Three years later, her left ear followed suit, on a drive from North Carolina to Waco, where Wallace had just accepted a position in Baylor’s School of Music. That left the music-loving Barbara totally deaf, unable to hear concerts she once attended with her husband, or sing in the church choir or have conversations with their children.
“She was completely cut off from the world and told me the first six months were like being in solitary confinement,” Wallace said. “It was cumbersome and awkward.”
She later received a cochlear implant in her left ear, which restored some hearing but forced her to relearn fundamental hearing skills. The sounds she heard through a “pocket talker” or through the implant had to be matched to what the sounds meant, whether words or noises around her, Wallace said.
Wallace said a break-through moment came when listening to her car radio and out of the general buzz of Top 40 radio, she recognized a phrase and rhythm. Suddenly, she understood what she was hearing: the Beatles’ song “Eight Days A Week.” A little bit of recognition unlocked a larger understanding.

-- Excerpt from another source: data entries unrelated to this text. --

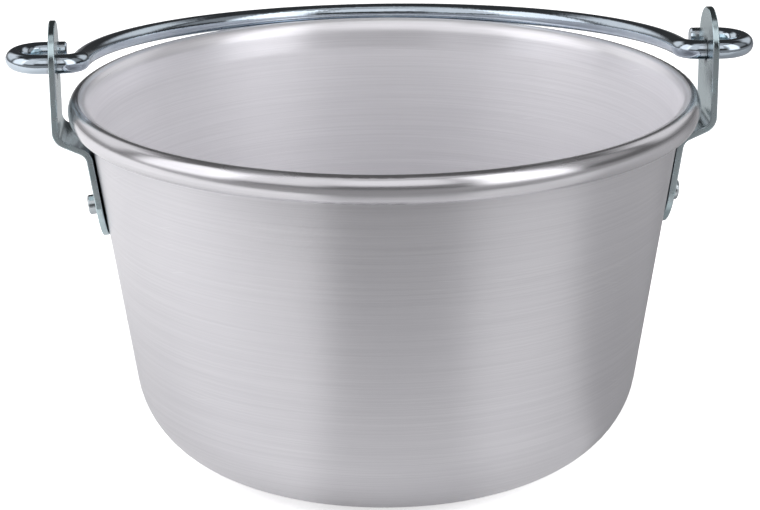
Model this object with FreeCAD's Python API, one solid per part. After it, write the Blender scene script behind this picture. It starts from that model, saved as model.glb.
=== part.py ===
"""Brew kettle: an open spun-aluminium pot with two riveted strap ears and a swinging rod bail.

Millimetres, +Z up. The origin is the centre of the pot's underside. The ears stand on +X and -X, and
the bail is folded back, so that its crown lies over the rim on the +Y side.
"""
import FreeCAD, Part
import math
import os

# ---------------------------------------------------------------- driving dimensions
# Pot: one spun sheet.
RIM_RADIUS = 148.0            # outermost radius, on the rolled rim
KETTLE_HEIGHT = 177.0         # underside to the top of the rolled rim
SHEET = 2.0                   # thickness of the pot's sheet
WALL_TAPER = 8.3              # degrees between the straight wall and the vertical
BASE_CORNER_RADIUS = 45.0     # outside radius of the round corner between base and wall
LIP_RADIUS = 10.0             # inside radius where the wall starts to turn outward
CROWN_RADIUS = 4.2            # outside radius over the top of the rolled rim
SIDE_RADIUS = 8.0             # outside radius of the rolled rim's flatter outer side
TUCK_RADIUS = 5.0             # outside radius under the rolled rim
LIP_END = 50.0                # heading at which the lip turns into the crown, degrees above level
SIDE_START = -55.0            # headings at which the crown turns into the side, and the side into
SIDE_END = -125.0             # the tuck, degrees (0 is outward, -90 is down)
TUCK_END = -215.0             # heading at which the sheet is cut off, just short of the wall

# Ears: bent flat strap with round ends, the same on both sides.
STRAP = 3.0                   # thickness
STRAP_WIDTH = 36.0
STRAP_BEND = 5.0              # inside radius of its bends
STRAP_EDGE_ROUND = 0.6        # rounding of its long edges
UPRIGHT_INNER = 152.0         # distance from the pot's axis to the upright's inner face
EAR_TOP = 35.0                # height of the upright's end above the rim
PIVOT_HEIGHT = 14.6           # height of the bail's axis above the rim
KNEE_DROP = 16.8              # where the upright turns inward, below the rim
PALM_TOP_DROP = 23.5          # where the strap reaches the wall, below the rim
PALM_END_DROP = 68.2          # the palm's lower end, below the rim
RIVET_DROP = 53.0             # the rivet, below the rim

# Rivets: one through each palm and the wall behind it.
RIVET_SHANK_RADIUS = 3.0
RIVET_HEAD_RADIUS = 4.7
RIVET_HEAD_HEIGHT = 4.8
RIVET_HEAD_ROUND = 1.0        # rounding of the head's outer edge
RIVET_TAIL_RADIUS = 5.5
RIVET_TAIL_HEIGHT = 1.6
RIVET_TAIL_ROUND = 0.8

# Bail: one bent round rod with a hook through each ear.
ROD_RADIUS = 4.5
ARCH_HALF_WIDTH = 142.0       # centreline of the arch, half an ellipse
ARCH_DEPTH = 151.2            # from the pivot's line out to the arch's crown
ELBOW_RADIUS = 10.0           # centreline of the bend from the arch into the hole
HOOK_START = 159.5            # where the straight stretch through the ear ends, from the pot's axis
HOOK_RADIUS = 13.0            # centreline of the hook's return bend
HOOK_END = 149.0              # the rod's cut end, from the pot's axis
HOOK_TILT = 5.0               # degrees the hooks stand above the arch's plane
HOLE_CLEARANCE = 0.75         # radial play of the rod in the ear's hole
CROWN_GAP = 0.6                # play between the folded bail and the rim at the crown
ROD_END_CHAMFER = 0.7

# ---------------------------------------------------------------- derived dimensions
PIVOT_Z = KETTLE_HEIGHT + PIVOT_HEIGHT


def polar(radius, degrees):
    """Point at a radius and angle, as (first, second) plane coordinates."""
    angle = math.radians(degrees)
    return radius * math.cos(angle), radius * math.sin(angle)


def in_xz(point):
    """A plane point (x, z) as a vector with y = 0."""
    return FreeCAD.Vector(point[0], 0, point[1])


# ---------------------------------------------------------------- a bent sheet's section
def walk(start, heading, moves, offset):
    """Edges of one face of a sheet, followed in the XZ plane.

    moves are ("line", length) and ("arc", radius, new heading); start, lengths and radii belong to
    the followed face, and the edges are those of the face that lies offset to its right.
    """
    edges = []
    x, z = start
    for move in moves:
        shift_x, shift_z = polar(offset, heading - 90)
        begin = (x + shift_x, z + shift_z)
        if move[0] == "line":
            step_x, step_z = polar(move[1], heading)
            x, z = x + step_x, z + step_z
            edges.append(Part.LineSegment(in_xz(begin), in_xz((x + shift_x, z + shift_z))).toShape())
            continue
        radius, new_heading = move[1], move[2]
        side = 1 if new_heading > heading else -1
        centre_x, centre_z = polar(radius, heading + 90 * side)
        centre = (x + centre_x, z + centre_z)
        points = []
        for angle in ((heading + new_heading) / 2, new_heading):
            out_x, out_z = polar(radius + offset * side, angle - 90 * side)
            points.append((centre[0] + out_x, centre[1] + out_z))
        edges.append(Part.Arc(in_xz(begin), in_xz(points[0]), in_xz(points[1])).toShape())
        end_x, end_z = polar(radius, new_heading - 90 * side)
        x, z = centre[0] + end_x, centre[1] + end_z
        heading = new_heading
    return edges


def sheet_section(start, heading, moves, thickness):
    """Face between the followed side of a sheet and the side that lies to its right."""
    near = walk(start, heading, moves, 0)
    far = walk(start, heading, moves, thickness)
    first = Part.LineSegment(near[0].Vertexes[0].Point, far[0].Vertexes[0].Point).toShape()
    last = Part.LineSegment(near[-1].Vertexes[-1].Point, far[-1].Vertexes[-1].Point).toShape()
    edges = near + [last] + far + [first]
    return Part.Face(Part.Wire(Part.__sortEdges__(edges)))


# ---------------------------------------------------------------- the pot
def rim_moves():
    """The sheet's turns from the top of the wall to its cut end under the roll."""
    return [
        ("arc", LIP_RADIUS, LIP_END),
        ("arc", CROWN_RADIUS, SIDE_START),
        ("arc", SIDE_RADIUS, SIDE_END),
        ("arc", TUCK_RADIUS, TUCK_END),
    ]


def turn(radius, before, after):
    """Travel (x, z) of a right-hand turn of a radius between two headings."""
    a, b = math.radians(before), math.radians(after)
    return radius * (math.sin(a) - math.sin(b)), radius * (math.cos(b) - math.cos(a))


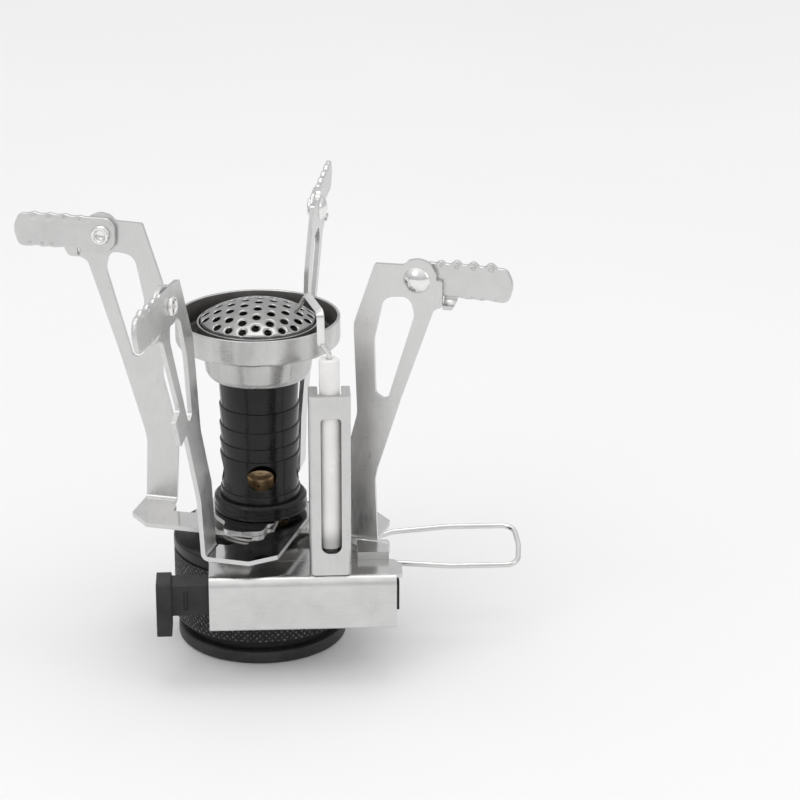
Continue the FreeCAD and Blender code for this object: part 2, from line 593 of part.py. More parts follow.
button = body("button_doc")
s = sketch(button, "stem_line", "YZ_Plane", FreeCAD.Placement(V(0, 0, num(d("stem_left")) - 0.1), FreeCAD.Rotation()))
polygon(s, [(sf, sl), (sb, sl), (sb, st), (sf, st)])
pad(button, s, "stem_bar", d("stem_right") - d("stem_left") + 0.1)
s = sketch(button, "head_line", "YZ_Plane", FreeCAD.Placement(V(0, 0, num(d("button_left"))), FreeCAD.Rotation()))
soft_loop(s, [(d("button_front"), d("button_low"), 0.7), (d("button_back"), d("button_low"), 0.7),
              (d("button_back"), d("button_top"), 0.7), (d("button_front"), d("button_top"), 0.7)])
pad(button, s, "head_block", d("stem_left") - d("button_left"))
s = sketch(button, "head_slot_line", "XZ_Plane", FreeCAD.Placement(V(0, 0, 24.2), FreeCAD.Rotation()))
polygon(s, [(-15.0, 15.6), (-14.3, 15.6), (-14.3, 19.4), (-15.0, 19.4)], tie=False)
pocket(button, s, "head_slot_cut", 3.0, back=True)
keep(button, "piezo_button")

spring = doc.addObject("Part::Feature", "piezo_spring")
turns, srad, swire = 5, 2.1, 0.3
length = num(d("piezo_cavity")) - num(d("stem_right")) - 0.7
helix = Part.makeHelix(length / turns, length, srad)
ring = Part.Wire([Part.Circle(V(srad, 0, 0), V(0, 1, 0), swire).toShape()])
spring.Shape = Part.Wire(helix.Edges).makePipeShell([ring], True, True)
keep(spring, "piezo_spring")
spring.Placement = FreeCAD.Placement(V(num(d("stem_right")) + 0.35, -21.8, 17.5), FreeCAD.Rotation(V(0, 1, 0), 90))

plug = body("plug_doc")
s = sketch(plug, "plug_line", "YZ_Plane", FreeCAD.Placement(V(0, 0, 17.6), FreeCAD.Rotation()))
soft_loop(s, [(-24.9, 13.0, 0.8), (-18.6, 13.0, 0.8), (-18.6, 21.2, 0.8), (-24.9, 21.2, 0.8)])
pad(plug, s, "plug_block", 8.0)
s = sketch(plug, "plug_nose", "YZ_Plane", FreeCAD.Placement(V(0, 0, 25.4), FreeCAD.Rotation()))
soft_loop(s, [(-24.4, 14.6, 0.6), (-21.0, 14.6, 0.6), (-21.0, 20.6, 0.6), (-24.4, 20.6, 0.6)])
pad(plug, s, "plug_nose_block", 0.9)
s = sketch(plug, "plug_cut_line", "XY_Plane")
polygon(s, [(20.0, -23.2), (23.5, -23.2), (23.5, -20.4), (20.0, -20.4)], tie=False)
pocket(plug, s, "plug_cut", None, back=True)
keep(plug, "end_plug")

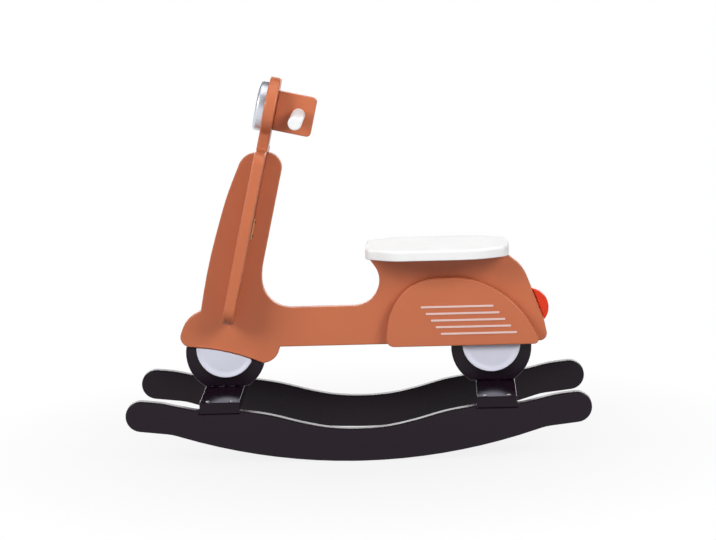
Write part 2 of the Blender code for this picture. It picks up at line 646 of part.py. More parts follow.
def make_side_panels(body):
    """Engine covers on both sides, doweled through the body, with five stripes each."""
    low = BODY_LOW - SIDE_DROP
    front = REAR_PANEL_X - PANEL_LENGTH
    corners = [
        (front, low, PANEL_FRONT_ROUND),
        (REAR_PANEL_X, low, PANEL_REAR_ROUND),
        corner(REAR_PANEL_X, low, PANEL_REAR),
        *[level_corner(REAR_PANEL_X, low + PANEL_RISE, offsets) for offsets in PANEL_CREST],
        corner(front, low, PANEL_FRONT),
    ]
    panels = []
    for side, word in ((-1, "left"), (1, "right")):
        inner, outer = side * (HALF + FIT), side * (HALF + FIT + SIDE_THICKNESS)
        panel = board(f"side_panel_{word}", rounded(corners), *sorted((inner, outer)), "y", TERRACOTTA)
        panels.append(panel)
        for i in range(STRIPE_COUNT):
            x = front + STRIPE_INSET + i * STRIPE_STEP
            z = BODY_LOW + STRIPE_FIRST_RISE - i * STRIPE_PITCH
            ends = (x, x + STRIPE_LENGTH + i * STRIPE_GROWTH)
            round_end = 0.45 * STRIPE_HEIGHT
            stripe = rounded([(a, z + b * STRIPE_HEIGHT / 2, round_end)
                              for a, b in ((ends[0], -1), (ends[1], -1), (ends[1], 1), (ends[0], 1))])
            faces = sorted((outer + side * FIT, outer + side * (FIT + STRIPE_THICKNESS)))
            board(f"stripe_{word}_{i + 1}", stripe, *faces, "y", SILVER, STRIPE_THICKNESS / 4)
    reach = HALF + FIT + 0.6 * SIDE_THICKNESS
    for word, (place, rise) in zip(("front", "rear"), SIDE_DOWEL_PLACES):
        x = front + place
        rod(f"side_dowel_{word}", (x, -reach, BODY_LOW + rise), (0, 1, 0), DOWEL_RADIUS, 2 * reach, WOOD)
        hole([body, *panels], (x, -reach - FIT, BODY_LOW + rise), (0, 1, 0), DOWEL_RADIUS,
             2 * (reach + FIT))


def make_tail_lamp(body):
    """Red lamp: a round board cut along the tail's edge."""
    disc = arc((TAIL_LAMP_X, BODY_LOW + TAIL_LAMP_RISE), TAIL_LAMP_RADIUS, 0, 2 * math.pi)[:-1]
    low, high = [Vector(corner[:2]) for corner in tail_edge()]
    outward = Vector((high.y - low.y, low.x - high.x)).normalized()
    part = clip(disc, low + outward * FIT, outward)
    ends = [point for point in part if point not in disc]
    outline = [point for point in part
               if point in ends or min(math.dist(point, end) for end in ends) > CUT_GAP]
    lamp = board("tail_light", outline, -HALF, HALF, "y", RED)
    pin = (TAIL_LAMP_X, 0, BODY_LOW + TAIL_LAMP_RISE)
    rod("tail_light_dowel", pin, (1, 0, 0), DOWEL_RADIUS, TAIL_DOWEL_LENGTH, WOOD)
    hole([body, lamp], (pin[0] - FIT, *pin[1:]), (1, 0, 0), DOWEL_RADIUS, TAIL_DOWEL_LENGTH + 2 * FIT)


def make_tie_plates(steering, frame):
    """Small plates screwed to the shield's rear face, one each side of the body."""
    back = HALF + FIT
    for side, word in ((-1, "left"), (1, "right")):
        middle = side * TIE_ASIDE
        outline = rounded([(middle + a * TIE_WIDTH / 2, TIE_FOOT + b * TIE_HEIGHT, 0.002)
                           for a, b in ((-1, 0), (1, 0), (1, 1), (-1, 1))])
        plate = board(f"tie_plate_{word}", outline, back, back + TIE_THICKNESS, "x", STEEL, 0.0005,
                      parent=frame)
        for height, z in (("lower", TIE_FOOT + TIE_SCREW_INSET),
                          ("upper", TIE_FOOT + TIE_HEIGHT - TIE_SCREW_INSET)):
            base = (back + TIE_THICKNESS + FIT, middle, z)
            headed(f"tie_screw_{word}_{height}", base, (-1, 0, 0), TIE_SCREW_RADIUS,
                   TIE_THICKNESS + TIE_SCREW_REACH, TIE_HEAD_RADIUS, TIE_HEAD_HEIGHT, DARK_STEEL, frame)
            hole([plate, steering], (base[0] + BOARD, middle, z), (-1, 0, 0), TIE_SCREW_RADIUS,
                 BOARD + TIE_THICKNESS + TIE_SCREW_REACH + FIT, frame)


for old in list(bpy.data.objects):
    bpy.data.objects.remove(old, do_unlink=True)

TERRACOTTA = material("terracotta_lacquer", (0.565, 0.182, 0.089), 0.45)
BLACK = material("black_lacquer", (0.022, 0.019, 0.022), 0.35)
WHITE = material("white_lacquer", (0.85, 0.85, 0.86), 0.35)
RED = material("red_lacquer", (0.80, 0.040, 0.018), 0.35)
SILVER = material("silver_paint", (0.55, 0.56, 0.60), 0.30, 0.7)
STEEL = material("zinc_steel", (0.60, 0.60, 0.61), 0.30, 1.0)
DARK_STEEL = material("dark_steel", (0.08, 0.06, 0.05), 0.40, 1.0)
WOOD = material("beech", (0.60, 0.42, 0.25), 0.60)

all_rockers = make_rockers()
all_plates = make_cross_plates(all_rockers)
body_panel, wheel_arch = make_body()
make_wheels(body_panel, wheel_arch, all_plates)
steer = steering_frame()
steering_board = make_steering_board(body_panel, steer)
make_head(steering_board, steer)
make_seat(body_panel)
make_side_panels(body_panel)
make_tail_lamp(body_panel)
make_tie_plates(steering_board, steer)
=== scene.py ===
"""Rocking scooter toy: lacquered boards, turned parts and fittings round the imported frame.

Metres, +Z up. The front points to -X and the rider's left is -Y, the side that the camera sees.
"""

import math

import bmesh
import bpy
from bpy.props import FloatProperty, FloatVectorProperty, PointerProperty
from mathutils import Matrix, Vector


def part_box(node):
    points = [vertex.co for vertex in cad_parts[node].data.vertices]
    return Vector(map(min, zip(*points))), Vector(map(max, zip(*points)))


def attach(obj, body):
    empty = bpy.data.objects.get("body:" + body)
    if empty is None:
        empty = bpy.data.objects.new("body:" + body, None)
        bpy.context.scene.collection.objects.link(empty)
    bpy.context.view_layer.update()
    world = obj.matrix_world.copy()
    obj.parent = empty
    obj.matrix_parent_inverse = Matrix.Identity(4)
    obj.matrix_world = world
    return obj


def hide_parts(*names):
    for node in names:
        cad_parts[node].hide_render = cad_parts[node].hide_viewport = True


bl_info = {
    "name": "Rocking scooter toy",
    "version": (1, 0, 0),
    "blender": (4, 5, 0),
    "location": "View3D > Sidebar > Rocking scooter",
    "description": "Dresses the packed rocking scooter with lacquered boards and detailed fittings",
    "category": "Object",
}

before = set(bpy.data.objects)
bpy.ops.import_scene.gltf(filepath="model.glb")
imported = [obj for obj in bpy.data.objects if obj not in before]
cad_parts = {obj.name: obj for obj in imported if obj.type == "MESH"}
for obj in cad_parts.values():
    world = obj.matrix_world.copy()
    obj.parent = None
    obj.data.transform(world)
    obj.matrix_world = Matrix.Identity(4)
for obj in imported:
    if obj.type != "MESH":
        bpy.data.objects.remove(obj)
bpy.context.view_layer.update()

MM = 0.001
BODY = "root"
ACROSS = Vector((0, 1, 0))
UPWARD = Vector((0, 0, 1))
DOWNWARD = Vector((0, 0, -1))

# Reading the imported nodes
JOIN_DISTANCE = 0.001 * MM      # points of a node's loose triangles closer than this are one point
FLAT_ANGLE = math.radians(0.3)  # faces of a node that turn less than this are one flat face
LEVEL_SLACK = 0.01 * MM         # an edge whose ends differ by less than this in depth lies level
RIM_SLACK = 0.02 * MM           # a crease may lie this much deeper than its rim's rounding
CREASE_TURN = 0.12              # change of a normal's depth share that makes an edge a crease
WALL_TILT = 0.005               # depth share of a normal under which a hub's face is a cut wall
WALL_AREA = 4 * MM * MM         # smaller walls are only slivers
WALL_INSET = 1.5 * MM           # a cut wall lies at least this far inside the hub's round edge

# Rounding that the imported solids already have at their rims, and how finely more is laid over it
BOARD_RIM = 2.2 * MM
PLATE_RIM = 1.1 * MM
SEAT_RIM = 4.5 * MM
SEAT_UNDER_RIM = 1.5 * MM
TIE_RIM = 0.5 * MM
STRIPE_RIM = 0.2 * MM
RIM_SEGMENTS = 2

# Fineness of round shapes
SHARP_ANGLE = math.radians(38)
LATHE_STEPS = 72
HUB_STEPS = 96
PLUG_STEPS = 48
SCREW_STEPS = 24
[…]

Beethoven, Wallace realized, may have gone through a similar process as his hearing disappeared, connecting what he heard through a hearing trumpet, an early hearing assistance device, or felt through his piano keyboard to their corresponding words and sound.
Barbara died in 2011 from complications from a stroke. Wallace remarried in 2014, and his wife Meg, an experienced editor, helped him produce “Hearing Beethoven.”
During a visit to Beethoven’s birthplace and adjoining museum and archive in Bonn, Germany, Wallace saw the hearing devices Beethoven had used. With permission, the Baylor scholar tried Beethoven’s hearing trumpets and found them surprisingly helpful by amplifying volume and filtering out background noise.
“They were a first-rate hearing aid,” he said. “The only downside is that you had to hold them in place.”
Wallace also became involved in The Hearing Machine project at the Orpheus Institute in Ghent, Belgium, in which a replica of Beethoven’s Broadwood piano, a heavier English piano that the composer used later in his career, was fitted with a metal shell that reflected the sound back at the player.
Both the piano and the shell, imagined from descriptions of a “hearing machine” that has not survived, proved revelations for Wallace. When he played the piano, he realized its keyboard and body carried sound vibrations much more than lighter, Viennese-built pianos that Beethoven used. With the shell fitted on top, a performer would hear more volume and higher pitches otherwise lost without the reflection.
“Hearing Beethoven” sheds light on how the famous composer might have adjusted his writing as his deafness progressed. That, in turn, expands a listener’s understanding and appreciation, a fundamental premise behind Wallace’s textbook for his “Introduction To Music” students, “Take Note: An Introduction To Music Through Active Listening.”
“Understanding … is profoundly relevant to how we listen to music,” Wallace said.